I have a few questions regarding depreciation of assets on short term rentals.

1) How to calculate the percentage for depreciation (personal usage vs. rental/business usage)

2) How to calculate depreciation of assets which were purchased before the property was converted to a short-term rental.

 

Example scenario:  we purchased a second/vacation house in the summer of 2022.  During that year we made some investments on the house to use it as a short-term rental but did not rent it that year.  We made the house available for rent at the beginning of 2023.  During 2023 we spent two weeks at the house and rented it for 6 weeks (the house was occupied for the total of 8 weeks).  Questions:

 

1) How to calculate the percentage for depreciation/costs (personal usage vs. rental/business usage)

 

Say, I want to deduct my mortgage interest, depreciate the value of the house itself or some other investments.  Is the ratio as follows:

A.  2/8 for personal costs and 6/8 for rental/business expenses (meaning I would apply 75% of the mortgage interest as a business expense and the remaining  25% as personal and would also use 75% of the value of the house to calculate depreciation).

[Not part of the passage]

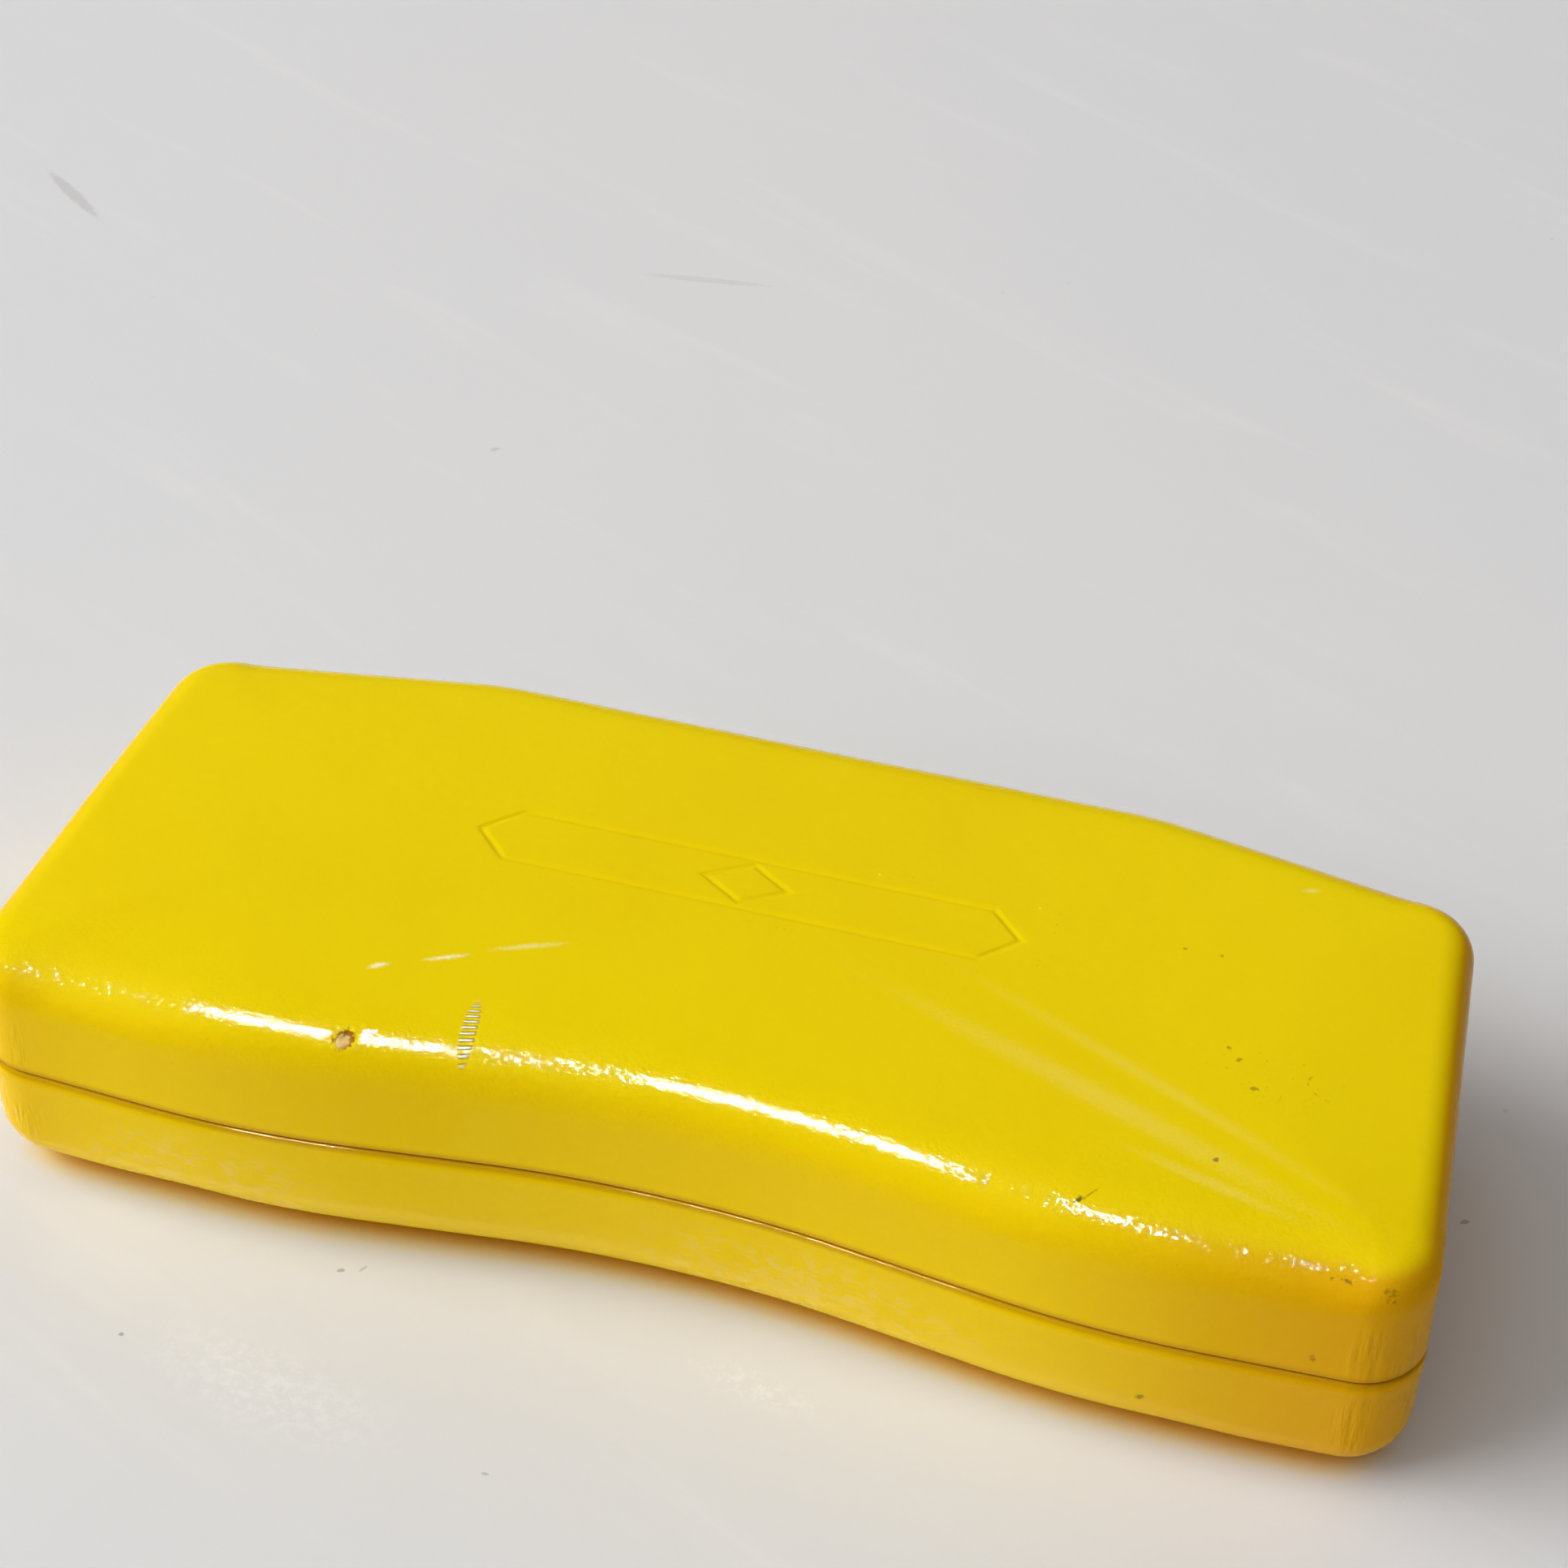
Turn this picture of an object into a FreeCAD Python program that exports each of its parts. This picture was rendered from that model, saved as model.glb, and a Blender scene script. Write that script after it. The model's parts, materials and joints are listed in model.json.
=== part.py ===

B. 2/52 for personal costs and 50/52 for rental/business expenses with the rationale being that even though the house was rented for 6 weeks but was available for rent for 50 weeks (certain costs like maintenance, utility bills, mortgage interest, etc., apply throughout the year)

C. Neither of the two

 

2) How to calculate depreciation of assets which were purchased before the property was converted to a short-term rental.

 

In our example, say I purchased some furnishings during 2022 (in preparation for converting the house into a short term rental).  Typically, furniture is depreciated over 7 years.  Questions:

A. Can I start depreciating the furnishings in 2023?

B. If yes, what is the depreciation timeframe (6 years or 7 years) and

C. what is the basis of the depreciation?  Do I subtract a 1/7 of the cost (for 2022) and start depreciating using this lower cost?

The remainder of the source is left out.